We kept hearing the same friction from collectors. Photos live in the camera roll. Specs live in email. Timing notes live on scraps of paper. The moment you ask, "Which one had the bracelet swap in 2022?" nobody wants to hunt three apps deep.

So the goal is simple: reduce shame around organization. You should be able to open one app after dinner, add a quick accuracy reading, and trust that tomorrow the history is still there. No feed, no performative flex, just your bench and your timeline.

Privacy and offline-first habits

Your watches are personal. So is the spreadsheet of what you paid, what you would sell for, and which box lives in the safe. Zen Horology is designed around local storage first. You are not logging into our servers to see your own Submariner. Exports are there so you can keep a copy under your control.

If you want the full legal wording, the privacy policy and terms on the app pages spell out subscriptions, billing through Apple, and what we do not collect.

What you can do in the app

You do not need a lecture on escapements to use the product. At a high level, Zen Horology helps you:

  • Organize watches with the fields collectors actually use, not a toy template
  • Track accuracy over time and compare against a reliable time source when you choose
  • Keep notes on service, provenance, and the small details you would forget in six months
  • Search and filter when the collection outgrows memory
  • Export to CSV or JSON when you want a backup or to move data elsewhere

Who it is for

If you rotate a few mechanical pieces and like seeing drift charts more than scrolling ads, you are the audience. If you run a small desk where friends bring watches for quick regulation checks, the same structure applies.
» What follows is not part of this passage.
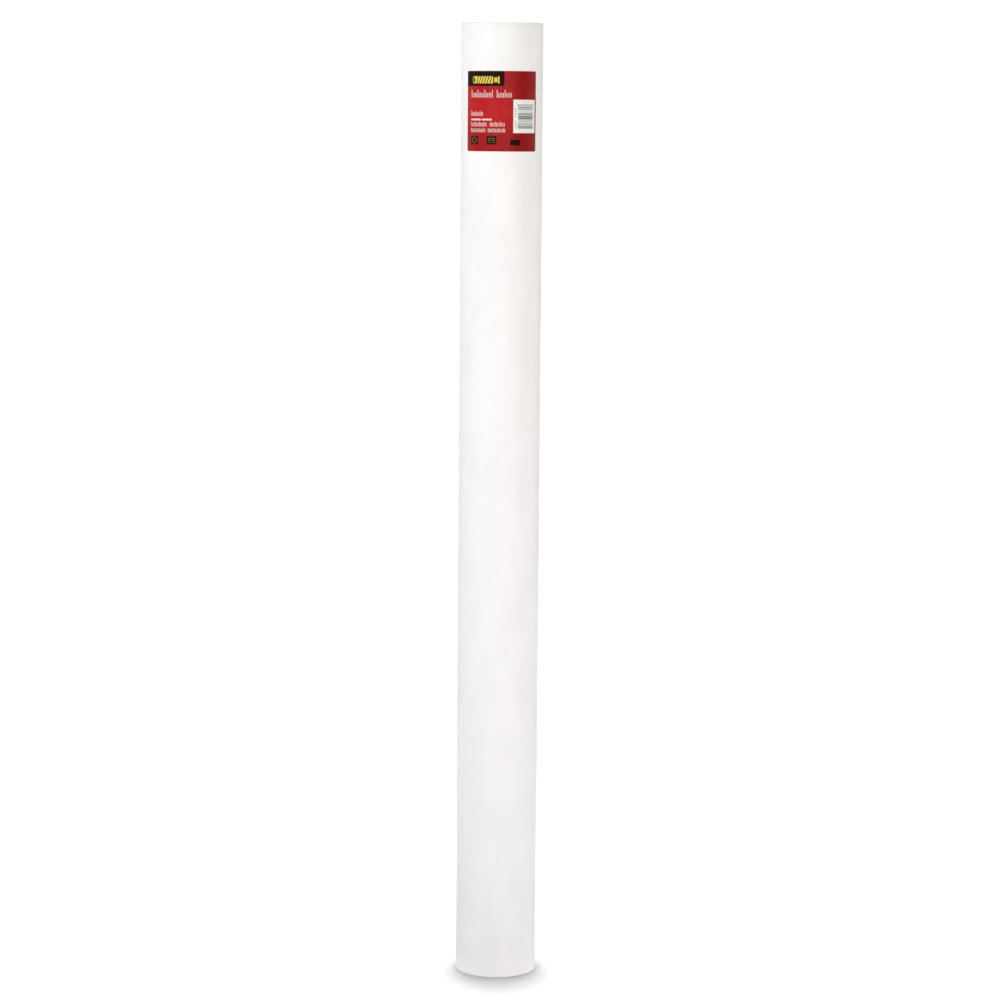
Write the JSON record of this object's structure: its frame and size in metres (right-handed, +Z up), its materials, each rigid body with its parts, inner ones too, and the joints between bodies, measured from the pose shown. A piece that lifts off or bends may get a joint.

If you only want a single countdown timer, other tools may feel lighter.

How this fits ZenProducts

ZenProducts builds apps where the data matters: Zen Slate for notes, Zen Passwords for credentials, and Zen Horology for the shelf of metal and glass you actually touch. The through line is local-first where it fits, honest limits, and copy you can read without a law degree.

Try it

Start on the Zen Horology page for screenshots, the full feature list, and App Store details. Questions welcome at hello@zenproducts.ai.

Frequently asked questions

Do I need an account or the internet to use Zen Horology?

No account is required for the core experience, and the app is built to work offline. Your collection lives on your device. You choose when to connect for things like App Store updates.

Can I get my data out if I switch phones or want a backup?

Yes. You can export your collection as CSV or JSON so you have a portable copy. Treat exports like any personal file: store them somewhere you trust.

Is there a subscription?

There is an optional premium tier called Zen Horology Premium for unlimited watches in the collection and the full premium feature set. Pricing and terms are shown in the app before you buy, and billing runs through Apple like other App Store subscriptions.

Who is Zen Horology best for?

Collectors and enthusiasts who want a serious record of references, service notes, and how watches behave over time. If you only own one watch and never look at specs, a simpler notes app might be enough. If you like comparing accuracy runs and keeping history, this is aimed at you.